C’est évidement compter sans la résistance irakienne, et la réaction plus ou moins violente de la Turquie où des kémalistes estiment avoir un droit de regard sur l’ancien wilayet de Mossoul. C’est aussi ignorer Moqtada Sadr qui soutient les chiites des Marais expulsés de Kirkouk. Cela ne leur enlève pas le droit de vote dans le gouvernorat, dit-il. Les transferts d’inscriptions d’Arabes ou des Turcomans sur des listes électorales d’autres régions – en échange de quelques centaines de dollars - sont parfaitement illégaux. Il se propose d’organiser avec eux un référendum parallèle si les Kurdes maintiennent le leur.

Le hold-up kurde en préparation à Kirkouk inquiète le Proche-Orient. Selon Al-Binah al-Jadidah, quotidien chiite bagdadi, le roi Abdallah d’Arabie a proposé en avril dernier à Massoud Barzani et Borham Saleh, « Vice-Premier ministre » irakien, 2 milliards de dollars pour qu’ils reportent le référendum de 10 ans. Ils ont refusé.

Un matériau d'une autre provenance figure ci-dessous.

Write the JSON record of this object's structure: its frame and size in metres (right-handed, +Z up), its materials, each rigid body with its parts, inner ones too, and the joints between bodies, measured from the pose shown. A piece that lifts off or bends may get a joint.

Bloomberg Markets estime les réserves pétrolières de la Région autonome à 25 milliards de barils. Avec Kirkouk – 10 milliards de barils – et les « territoires disputés » – 20 milliards de barils – les revenus du « Grand Kurdistan irakien » dépasseraient ceux du Mexique ou du Nigeria. On comprend que ces chiffres donnent le vertige aux chefs féodaux kurdes et suscitent à l’étranger bien des convoitises.